Provided material.
+ + + + + + +

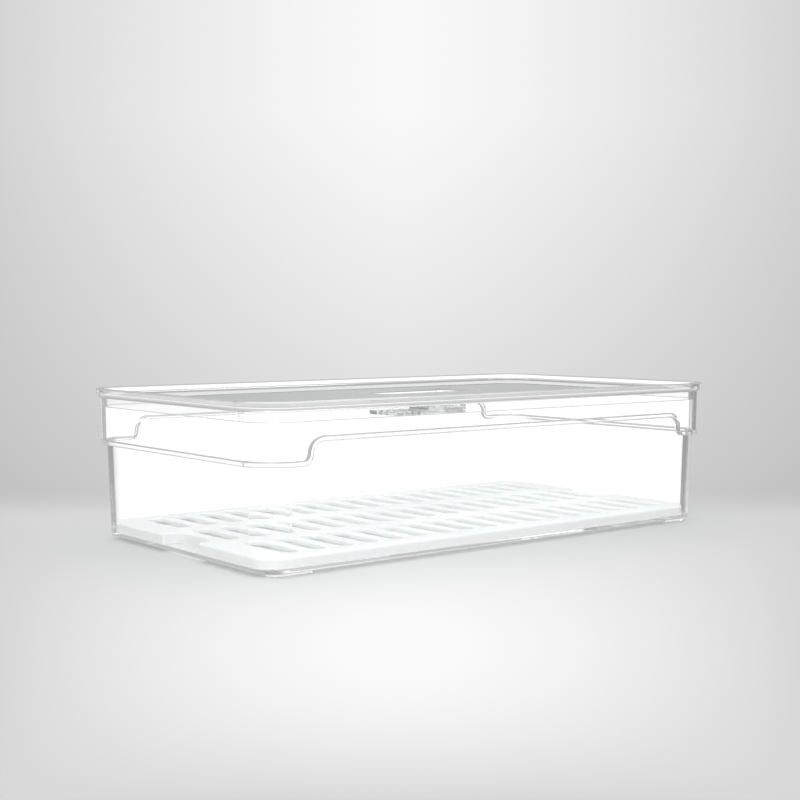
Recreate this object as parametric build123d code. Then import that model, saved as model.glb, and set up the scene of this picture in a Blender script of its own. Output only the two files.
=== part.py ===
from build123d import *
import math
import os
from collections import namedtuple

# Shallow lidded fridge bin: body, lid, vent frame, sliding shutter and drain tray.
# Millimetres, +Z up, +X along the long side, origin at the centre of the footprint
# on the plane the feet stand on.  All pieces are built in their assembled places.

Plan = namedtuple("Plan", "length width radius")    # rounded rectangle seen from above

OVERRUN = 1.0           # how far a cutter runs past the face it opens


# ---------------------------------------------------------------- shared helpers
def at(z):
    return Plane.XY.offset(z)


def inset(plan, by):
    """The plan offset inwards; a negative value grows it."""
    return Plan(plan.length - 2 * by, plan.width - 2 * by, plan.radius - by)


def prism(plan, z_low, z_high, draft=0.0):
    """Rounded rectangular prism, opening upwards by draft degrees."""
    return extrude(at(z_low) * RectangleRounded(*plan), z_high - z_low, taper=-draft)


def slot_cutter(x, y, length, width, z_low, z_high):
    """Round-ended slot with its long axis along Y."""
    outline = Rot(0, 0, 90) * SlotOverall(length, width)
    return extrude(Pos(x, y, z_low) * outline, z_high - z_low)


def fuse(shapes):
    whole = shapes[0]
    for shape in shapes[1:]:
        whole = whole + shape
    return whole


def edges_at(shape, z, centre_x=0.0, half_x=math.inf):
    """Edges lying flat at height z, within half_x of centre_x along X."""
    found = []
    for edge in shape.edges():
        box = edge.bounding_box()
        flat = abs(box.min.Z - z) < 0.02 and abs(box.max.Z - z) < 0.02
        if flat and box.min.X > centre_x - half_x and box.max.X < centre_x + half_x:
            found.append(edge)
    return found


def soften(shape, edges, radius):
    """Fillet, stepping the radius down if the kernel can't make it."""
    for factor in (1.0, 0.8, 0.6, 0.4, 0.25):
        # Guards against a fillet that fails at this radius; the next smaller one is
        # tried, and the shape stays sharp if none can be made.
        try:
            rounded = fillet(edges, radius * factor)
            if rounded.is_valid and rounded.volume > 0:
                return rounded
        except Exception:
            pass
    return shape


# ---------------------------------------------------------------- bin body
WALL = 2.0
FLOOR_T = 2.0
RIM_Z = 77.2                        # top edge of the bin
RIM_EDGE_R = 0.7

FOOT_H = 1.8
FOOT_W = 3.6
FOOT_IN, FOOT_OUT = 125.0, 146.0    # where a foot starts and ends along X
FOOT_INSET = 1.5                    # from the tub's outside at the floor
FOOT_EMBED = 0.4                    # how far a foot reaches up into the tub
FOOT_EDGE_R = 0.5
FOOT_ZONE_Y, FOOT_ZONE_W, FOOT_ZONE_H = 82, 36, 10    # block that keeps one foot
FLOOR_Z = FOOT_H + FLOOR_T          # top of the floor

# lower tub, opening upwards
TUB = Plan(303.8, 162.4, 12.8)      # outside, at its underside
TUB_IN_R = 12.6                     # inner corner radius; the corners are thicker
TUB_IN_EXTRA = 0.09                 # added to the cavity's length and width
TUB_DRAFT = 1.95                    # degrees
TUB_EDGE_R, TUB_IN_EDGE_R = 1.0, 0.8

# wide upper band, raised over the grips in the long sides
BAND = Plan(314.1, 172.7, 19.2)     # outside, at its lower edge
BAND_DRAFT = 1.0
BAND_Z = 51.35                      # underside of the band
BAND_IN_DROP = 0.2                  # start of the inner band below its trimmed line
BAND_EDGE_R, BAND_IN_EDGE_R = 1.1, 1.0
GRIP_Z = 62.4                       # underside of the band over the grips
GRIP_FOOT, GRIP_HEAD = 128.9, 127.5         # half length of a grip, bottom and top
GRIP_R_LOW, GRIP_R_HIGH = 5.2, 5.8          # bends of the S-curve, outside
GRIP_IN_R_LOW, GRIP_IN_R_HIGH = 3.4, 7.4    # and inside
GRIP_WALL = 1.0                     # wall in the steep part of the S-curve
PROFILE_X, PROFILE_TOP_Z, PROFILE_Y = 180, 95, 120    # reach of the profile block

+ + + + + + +

Written task. Look over the material above and show each line where "that" appears.

Correct response.
Recreate this object as parametric build123d code. Then import that model, saved as model.glb, and set up the scene of this picture in a Blender script of its own. Output only the two files.
        # Guards against a fillet that fails at this radius; the next smaller one is
FOOT_ZONE_Y, FOOT_ZONE_W, FOOT_ZONE_H = 82, 36, 10    # block that keeps one foot